Dopo l’ennesima delusione decise di provare a sentire in maniera ancora differente la terra: scelse di salire sull’Himalaya, su e sempre più su per vedere se le cose dall’alto si capiscono meglio; comprese che la vita è anche altro, che la soluzione è qualcosa al di là, è il miglioramento di noi stessi: «tutti dobbiamo chiederci (e sempre) se quel che stiamo facendo migliora e arricchisce la nostra esistenza. O abbiamo tutti, per una qualche innaturale deformazione, perso l’istinto per quel che la vita dovrebbe essere, e cioè soprattutto un’occasione di felicità?».
La natura incontaminata, con la neve e l’immenso splendore delle montagne intorno gli conferirono grandezza, aprirono la sua mente, lo fece respirare davvero e profondamente dandogli modo di capire che «tutto sommato, alla fine, c’è un senso».

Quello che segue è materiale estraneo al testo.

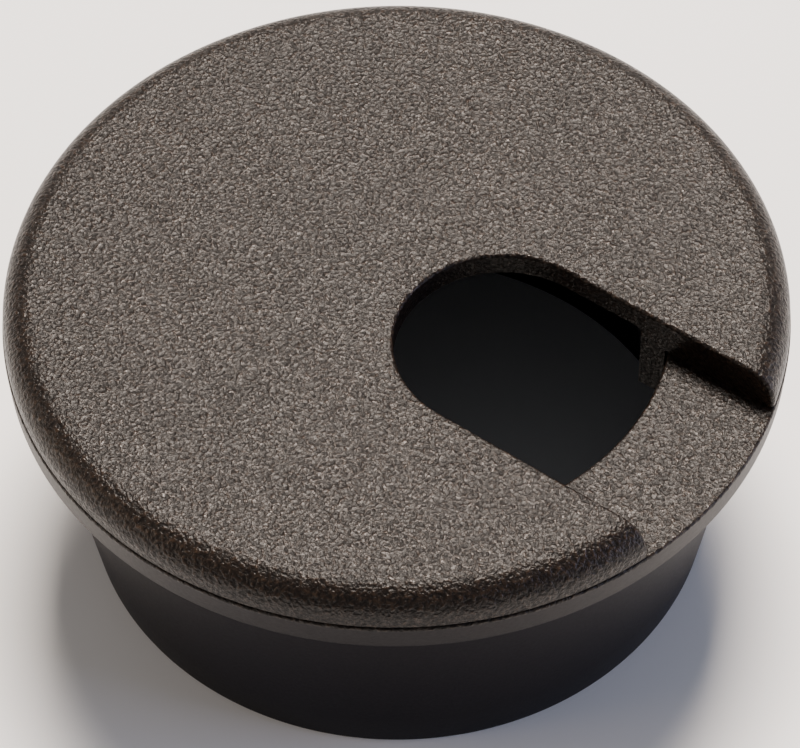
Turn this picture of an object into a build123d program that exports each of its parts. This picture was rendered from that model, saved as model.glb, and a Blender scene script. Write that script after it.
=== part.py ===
from build123d import *
import os

os.makedirs("parts", exist_ok=True)

# A two-piece desk grommet, which finishes the cable hole in a desk top.  The liner's barrel drops into
# the hole and its flange lies on the desk.  The cap rests on the flange, turns freely, and is held by
# hooks that snap under a lip in the liner's bore.  Cables come up through the cap's open slot.
#
# Sizes are in millimetres.  The origin is the centre of the flange's underside, level with the desk top.
# +Z points up out of the desk, and the cap's slot opens towards +X.

# ---- Driving sizes: liner ----
barrel_diameter = 50.6      # outside, for a 2 in (50.8 mm) hole
barrel_depth = 20.2         # flange underside to the barrel's lower edge
barrel_wall = 2.0
lead_in_height = 3.8        # the barrel's lower end tapers in over this height ...
lead_in_inset = 0.6         # ... by this much on the radius
flange_thickness = 2.3
flange_draft = 0.15         # the flange's side leans in by this much from top to bottom
flange_edge_radius = 0.25
flange_reach = 0.1          # the flange's upper edge stands this far out past the cap's rim
lip_inset = 2.25            # how far the lip at the bore's mouth stands in from the barrel's inside
lip_edge_radius = 0.25
barrel_end_radius = 0.3     # rounding of the barrel's lower edges

# ---- Driving sizes: cap ----
cap_diameter = 60.0
cap_height = 3.05           # above the flange
cap_edge_radius = 2.4       # the big rounding around the top
cap_plate = 2.0             # thickness of the top
cap_rim_wall = 2.0          # thickness of the wall that stands on the flange
cap_foot_chamfer = 0.15     # on the rim's lower edge, where it meets the flange
slot_width = 16.7
slot_end_centre = 10.0      # from the axis to the centre of the slot's round end
slot_wall = 1.6             # walls beside the slot, from the skirt out to the rim
slot_edge_radius = 0.3
skirt_wall = 2.0
skirt_depth = 3.0           # how far the skirt reaches below the flange's underside
tongue_count = 3            # spring tongues in the skirt
tongue_width = 10.0
tongue_wall = 1.3           # thinner than the skirt, so that the tongues can flex
slit_width = 1.2            # gaps that free the tongues at their sides
slit_top_land = 0.5         # skirt left whole between a slit and the top plate
hook_reach = 0.55           # how far a hook stands out past the lip
hook_land = 0.4             # height of the hook's outermost face
inner_fillet = 0.5          # rounding where the walls meet the plate inside

# ---- Clearances ----
skirt_clearance = 0.25      # skirt to lip, on the radius
hook_play = 0.3             # hook to the lip's sloping underside, along the axis

# ---- Derived sizes ----
barrel_radius = barrel_diameter / 2
barrel_inner_radius = barrel_radius - barrel_wall
lip_radius = barrel_inner_radius - lip_inset
cap_radius = cap_diameter / 2
flange_radius = cap_radius + flange_reach
flange_top = flange_thickness
cap_top = flange_top + cap_height
plate_underside = cap_top - cap_plate
rim_inner_radius = cap_radius - cap_rim_wall
slot_half_width = slot_width / 2
skirt_outer_radius = lip_radius - skirt_clearance
skirt_inner_radius = skirt_outer_radius - skirt_wall
skirt_bottom = -skirt_depth
hook_radius = lip_radius + hook_reach
margin = 5.0                # how far a cutting tool runs past what it cuts


def turned(corners):
    """Revolve an outline about Z.  Each corner is (radius, height, rounding of that corner)."""
    outline = make_face(Polyline(*[(r, z) for r, z, _ in corners], close=True))
    for r, z, rounding in corners:
        if rounding > 0:
            outline = fillet(outline.vertices().sort_by_distance((r, z))[0], rounding)
    return revolve(Plane.XZ * outline, Axis.Z)


def ring(inner_radius, outer_radius, low, high):
    """A plain ring about Z between two heights."""
    corners = [
        (inner_radius, low, 0),
        (outer_radius, low, 0),
        (outer_radius, high, 0),
        (inner_radius, high, 0),
    ]
    return turned(corners)


def block(x_range, y_range, z_range):
    """A box between pairs of X, Y and Z limits."""
    ranges = (x_range, y_range, z_range)
    sizes = [high - low for low, high in ranges]
    centre = [(high + low) / 2 for low, high in ranges]
    return Pos(*centre) * Box(*sizes)


def make_liner():
    """Flange and barrel in one moulding, with the lip that the cap snaps under."""
    corners = [
        (flange_radius - flange_draft, 0, 0),
        (flange_radius, flange_top, flange_edge_radius),
        (lip_radius, flange_top, lip_edge_radius),
        (lip_radius, 0, 0),
        (barrel_inner_radius, -lip_inset, 0),
        (barrel_inner_radius, -barrel_depth, barrel_end_radius),
        (barrel_radius - lead_in_inset, -barrel_depth, barrel_end_radius),
        (barrel_radius, -barrel_depth + lead_in_height, 0),
        (barrel_radius, 0, 0),
    ]
    return turned(corners)


def cap_shell():
    """Top plate, rounded rim and skirt, before the slot and the slits are cut."""
    corners = [
        (0, cap_top, 0),
        (cap_radius, cap_top, cap_edge_radius),
        (cap_radius, flange_top, 0),
        (rim_inner_radius, flange_top, 0),
        (rim_inner_radius, plate_underside, inner_fillet),
        (skirt_outer_radius, plate_underside, inner_fillet),
        (skirt_outer_radius, skirt_bottom, 0),
        (skirt_inner_radius, skirt_bottom, 0),
        (skirt_inner_radius, plate_underside, inner_fillet),
        (0, plate_underside, 0),
    ]
    return turned(corners)


def slot_walls():
    """Material beside the slot, down to the flange, from the skirt to the rim."""
    reach = slot_half_width + slot_wall
    strip = block((0, cap_radius), (-reach, reach), (flange_top, plate_underside))
    return strip & ring(skirt_inner_radius, cap_radius - cap_rim_wall / 2, flange_top, plate_underside)


def slot_cutter():
    """The slot's outline: a round end near the axis, open through the rim, cut right through."""
    low = skirt_bottom - margin
    high = cap_top + margin
    straight = block((slot_end_centre, cap_radius + margin), (-slot_half_width, slot_half_width), (low, high))
    round_end = Pos(slot_end_centre, 0, (low + high) / 2) * Cylinder(slot_half_width, high - low)
    return straight + round_end


def tongue_angles():
    """Angles of the tongues about Z.  They share the skirt evenly with the slot."""
    spacing = 360 / (tongue_count + 1)
    return [spacing * (index + 1) for index in range(tongue_count)]


def hook_ring():
    """Snap hook, as a full ring: a sloping catch under the lip and a longer lead-in below it."""
    catch_top = -hook_play + skirt_clearance
    catch_outer = -hook_play - hook_reach
    root = skirt_outer_radius - tongue_wall / 2
    corners = [
        (root, catch_top, 0),
        (skirt_outer_radius, catch_top, 0),
        (hook_radius, catch_outer, 0),
        (hook_radius, catch_outer - hook_land, 0),
        (skirt_outer_radius, skirt_bottom, 0),
        (root, skirt_bottom, 0),
    ]
    return turned(corners)


def tongue_cutters(angle):
    """What frees one tongue: a slit at each side, and a pocket behind it that thins its wall."""
    slit_top = plate_underside - slit_top_land
    z_range = (skirt_bottom - margin, slit_top)
    radial = (skirt_inner_radius / 2, rim_inner_radius)
    half_width = tongue_width / 2
    slits = block(radial, (half_width, half_width + slit_width), z_range)
    slits += block(radial, (-half_width - slit_width, -half_width), z_range)
    thinning = ring(skirt_inner_radius - margin, skirt_outer_radius - tongue_wall, *z_range)
    pocket = thinning & block(radial, (-half_width, half_width), z_range)
    return Rot(0, 0, angle) * (slits + pocket)


def tongue_hook(angle):
    """The part of the hook ring that one tongue carries."""
    x_range = (skirt_inner_radius / 2, cap_radius)
    y_range = (-tongue_width / 2, tongue_width / 2)
    sector = block(x_range, y_range, (skirt_bottom, flange_top))
    return hook_ring() & (Rot(0, 0, angle) * sector)


def foot_cutter():
    """Ring that chamfers the rim's lower edge."""
    size = cap_foot_chamfer
    return turned([
        (cap_radius - size, flange_top, 0),
        (cap_radius + size, flange_top, 0),
        (cap_radius + size, flange_top + 2 * size, 0),
    ])


def make_cap():
    """Cap with its slot, slot walls, skirt, spring tongues and hooks."""
    cap = cap_shell() + slot_walls()
    for angle in tongue_angles():
        cap -= tongue_cutters(angle)
        cap += tongue_hook(angle)
    cap -= slot_cutter()
    return round_slot_edges(cap) - foot_cutter()


def round_slot_edges(cap):
    """Round the slot's upper edge, from the foot of the rim on one side to the foot on the other."""
    on_slot_wall = [face for face in cap.faces() if is_slot_wall(face)]
    outside = [face for face in cap.faces() if is_outer_skin(face)]
    outer_edges = [edge for face in outside for edge in face.edges()]
    edges = [
        edge
        for face in on_slot_wall
        for edge in face.edges()
        if any(edge.is_same(other) for other in outer_edges)
    ]
    return fillet(edges, slot_edge_radius)


def is_slot_wall(face):
    """True for the slot's two flat sides and its round end."""
    point = face.position_at(0.5, 0.5)
    if face.geom_type == GeomType.PLANE:
        return abs(abs(point.Y) - slot_half_width) < 1e-4 and abs(face.normal_at().Y) > 0.99
    if face.geom_type == GeomType.CYLINDER:
        return abs((point - Vector(slot_end_centre, 0, point.Z)).length - slot_half_width) < 1e-4
    return False


def is_outer_skin(face):
    """True for the top, its rounded edge and the rim's upright band."""
    point = face.position_at(0.5, 0.5)
    if face.geom_type == GeomType.PLANE:
        return abs(point.Z - cap_top) < 1e-4 and abs(face.normal_at().Z) > 0.99
    if face.geom_type == GeomType.TORUS:
        return face.bounding_box().max.Z > cap_top - 1e-3
    if face.geom_type == GeomType.CYLINDER:
        return abs(Vector(point.X, point.Y, 0).length - cap_radius) < 1e-4
    return False


parts = {
    "liner": make_liner(),
    "cap": make_cap(),
}
for name, solid in parts.items():
    solid.label = name
    export_step(solid, f"parts/{name}.step")
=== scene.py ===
import logging
import math
from dataclasses import dataclass, field
from enum import Enum

import bmesh
import bpy
from mathutils import Matrix, Vector


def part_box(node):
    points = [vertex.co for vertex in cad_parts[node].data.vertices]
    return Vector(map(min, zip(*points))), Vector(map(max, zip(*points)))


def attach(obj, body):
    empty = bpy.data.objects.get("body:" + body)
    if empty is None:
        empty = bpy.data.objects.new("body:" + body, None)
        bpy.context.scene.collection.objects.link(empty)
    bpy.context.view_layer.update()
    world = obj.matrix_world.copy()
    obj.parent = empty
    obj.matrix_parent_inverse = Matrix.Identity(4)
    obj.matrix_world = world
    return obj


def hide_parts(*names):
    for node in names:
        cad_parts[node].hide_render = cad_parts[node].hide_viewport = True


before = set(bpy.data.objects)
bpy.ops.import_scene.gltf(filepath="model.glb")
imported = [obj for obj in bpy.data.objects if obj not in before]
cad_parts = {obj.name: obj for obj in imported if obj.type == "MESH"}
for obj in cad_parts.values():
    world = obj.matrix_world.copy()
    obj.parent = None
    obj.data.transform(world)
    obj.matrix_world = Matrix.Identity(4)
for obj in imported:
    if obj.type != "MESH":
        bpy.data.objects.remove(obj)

LOG = logging.getLogger("desk_grommet")
MM = 0.001
WELD = 1e-6
SHARP_ANGLE = 40
ABS_IOR = 1.54
DRIFT_SPACING = 9.0
DRIFT_TONE = 0.025
Point = tuple[float, float, float]
ProfilePoint = tuple[float, float]


# ---------------------------------------------------------------- shared helpers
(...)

Quando se n’è andato, con la leggerezza di una piuma che cadendo genera un silenzio assordante, tanti hanno immaginato che, sulla cima dell’Himalaya, guardando il cielo avesse gridato «Upar, upar!», andando su, sempre più su. E così, con quella semplicità che è sempre la sua spiazzante caratteristica, avrà concluso la sua vita Tiziano, raggiungendo quella fine che, per dirla con le sue parole, «è anche un inizio» perché il tempo è circolare, si ripete: «vivo ora, qui, con la sensazione che l’universo è straordinario, che niente ci succede per caso e che la vita è una continua scoperta. E io sono particolarmente fortunato perché, ora più che mai, ogni giorno è davvero un altro giro di giostra».
Così avrà concluso anche il suo ultimo, grande viaggio, quello di un Uomo amante degli Uomini vissuto con l’ossessione di godere delle grandi piccole gioie del suo tempo, della Storia, della Vita.